For each of the above tasks, make sure that you clearly document your choice. In the end, provide a summary table/figure of your data. You can consider using boxplots, quantiles, histogram, or any method that is easy for readers to understand. You are required to pick one at least one method to present.
bitcoin = read.csv(file = "../data/bitcoin.csv")
head(bitcoin)
library(tidyverse)
colnames(bitcoin) = str_remove(colnames(bitcoin), "btc_")
bitcoin$difficulty = log(1+bitcoin$difficulty)
bitcoin$market_cap = log(1+bitcoin$market_cap)
bitcoin$estimated_transaction_volume_usd = log(1+bitcoin$estimated_transaction_volume_usd)
bitcoin$trade_volume = log(1+bitcoin$trade_volume)
bitcoin$market_price = log(1 + bitcoin$market_price)
library(zoo)
bitcoin$trade_volume = na.locf(bitcoin$trade_volume)
bitcoin_data = data.frame(scale(bitcoin[, -1]))
op <- par(mar = c(5, 10, 4, 2))
boxplot(bitcoin_data[, -1], horizontal = TRUE, las = 1)
bitcoin_pre3 = rbind(NA, NA, bitcoin_data)
colnames(bitcoin_pre3) = paste("pre3_", colnames(bitcoin_pre3), sep = "")

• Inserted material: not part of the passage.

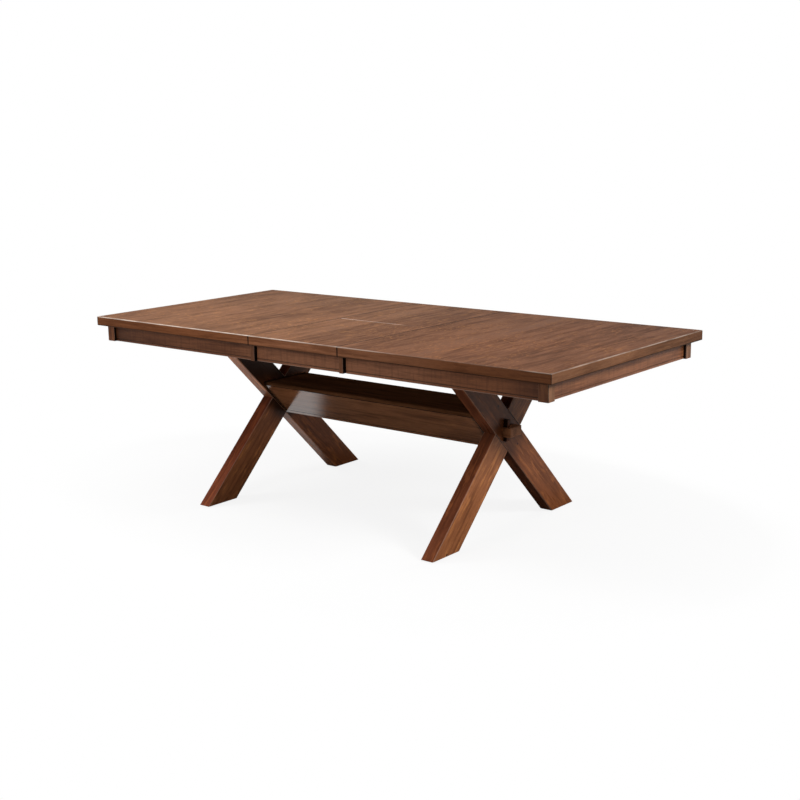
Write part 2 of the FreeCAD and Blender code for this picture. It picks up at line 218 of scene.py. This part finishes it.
# The deep shade on the floor starts and is full at these places, along X, X and Y.
SHADE_LEFT = (-0.72, -0.60)
SHADE_RIGHT = (1.35, 0.95)
SHADE_DEPTH = (0.80, 0.45)

# Light. A lamp has a name, a place, a target, a size and a power, and may show in gloss or not.
WORLD_LEVEL = 0.13
LAMPS = [
    ("key", (-2.9, -1.25, 2.9), (-0.3, 0, 0.6), (1.2, 1.2), 92.0, True),
    ("overhead", (-0.8, -0.6, 3.5), (0, 0, 0.7), (2.4, 2.0), 26.0, True),
    ("right", (4.0, 0.2, 2.6), (0.8, 0, 0.3), (1.0, 1.0), 120.0, True),
    ("back", (0.5, 3.3, 1.5), (0, 0.3, 0.5), (1.6, 1.0), 34.0, False),
    ("front", (0.0, -2.3, 1.35), (0.0, 0, 0.55), (0.9, 0.7), 12.0, True),
]


def make_camera():
    """The camera at the photograph's viewing angle."""
    level = math.cos(CAMERA_PITCH)
    forward = Vector((math.sin(CAMERA_AZIMUTH) * level,
                      math.cos(CAMERA_AZIMUTH) * level,
                      -math.sin(CAMERA_PITCH)))
    right = forward.cross(Vector(Z)).normalized()
    up = right.cross(forward)
    rolled_right = math.cos(CAMERA_ROLL) * right + math.sin(CAMERA_ROLL) * up
    rolled_up = -math.sin(CAMERA_ROLL) * right + math.cos(CAMERA_ROLL) * up
    data = bpy.data.cameras.new("camera")
    data.lens = CAMERA_LENS_MM
    data.sensor_width = SENSOR_MM
    camera = bpy.data.objects.new("camera", data)
    turn = Matrix((rolled_right, rolled_up, -forward)).transposed().to_4x4()
    camera.matrix_world = Matrix.Translation(CAMERA_PLACE) @ turn
    bpy.context.collection.objects.link(camera)
    bpy.context.scene.camera = camera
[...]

bitcoin_pre2 = rbind(NA, bitcoin_data, NA)
colnames(bitcoin_pre2) = paste("pre2_", colnames(bitcoin_pre2), sep = "")
bitcoin_pre1 = rbind(bitcoin_data, NA, NA)
colnames(bitcoin_pre1) = paste("pre1_", colnames(bitcoin_pre1), sep = "")
market_price = c(bitcoin$market_price[7:nrow(bitcoin)], rep(NA, 8))
bitcoin_meta = cbind(market_price, bitcoin_pre1, bitcoin_pre2, bitcoin_pre3)
train = bitcoin_meta[3:(2504-6), ]
test = bitcoin_meta[2504:(2922-8), ]
Remark:
Any reasonable transformation is acceptable. One may also construct some new variables such as averaging some variables among three days.
For some expoential growth variables / responses, one possible transformation is ’ taking logarithm’. To model \(\log y\), it is similar to modele the growth rate.
[20 Points] Model Selection Criterion. Use AIC and BIC criteria to select the best model and report the result from each of them. Use the forward selection for AIC and backward selection for BIC. Report the following mean squared error from both training and testing data.
lmfit = lm(market_price ~ ., data = train)
mseTrain = mean(lmfit$residuals^2)
MseTest = mean((test$market_price - predict(lmfit, newdata = test))^2)
# AIC with forward selection
AICfit = step(lm(market_price~1, data=train), scope=list(upper=lmfit, lower=~1), direction="forward", k = 2, trace=0)
mseAICtrain = mean(AICfit$residuals^2)
AIC_pred = predict(AICfit, test)
mseAICtest = mean((test$market_price - AIC_pred)^2)
# BIC with backward selection
BICfit = step(lmfit, scope=list(upper=lmfit, lower=~1), direction="backward", k = log(nrow(train)), trace=0)
mseBICtrain = mean(BICfit$residuals^2)
BIC_pred = predict(BICfit, test)
mseBICtest = mean((test$market_price - BIC_pred)^2)
sprintf("AIC: train MSE %.3f, test MSE %.3f; BIC: train MSE %.3f, test MSE %.3f",
mseAICtrain, mseAICtest, mseBICtrain, mseBICtest)
## [1] "AIC: train MSE 0.014, test MSE 0.038; BIC: train MSE 0.014, test MSE 0.301"
leaps
package for subset selection. library(leaps)
RSSleaps = regsubsets(as.matrix(train[,c(2:46)]), train[,1], nvmax=7)
## Reordering variables and trying again:
BSS = t(summary(RSSleaps, matrix=T)$which)
BSS[rowSums(BSS)> 0, ]
## 1 2 3 4 5 6 7 8
## (Intercept) TRUE TRUE TRUE TRUE TRUE TRUE TRUE TRUE
## pre1_market_price TRUE TRUE TRUE TRUE TRUE TRUE TRUE TRUE
## pre1_trade_volume FALSE FALSE FALSE TRUE TRUE TRUE TRUE TRUE
## pre1_n_transactions_per_block FALSE FALSE FALSE FALSE FALSE TRUE FALSE TRUE
## pre1_n_transactions_total FALSE FALSE FALSE FALSE TRUE TRUE TRUE FALSE
## pre2_market_price FALSE FALSE TRUE TRUE TRUE TRUE TRUE TRUE
## pre2_blocks_size FALSE FALSE FALSE FALSE TRUE TRUE TRUE TRUE
## pre2_hash_rate FALSE FALSE FALSE FALSE FALSE FALSE TRUE TRUE
## pre2_difficulty FALSE FALSE FALSE FALSE FALSE FALSE FALSE TRUE
## pre2_transaction_fees FALSE TRUE TRUE TRUE FALSE FALSE TRUE FALSE
## pre2_n_transactions_total FALSE FALSE FALSE FALSE FALSE FALSE FALSE TRUE
As one example, we use the transformed covariates from first 2 days to perform best subset selection. The best models with 1 to 7 variables are listed as above.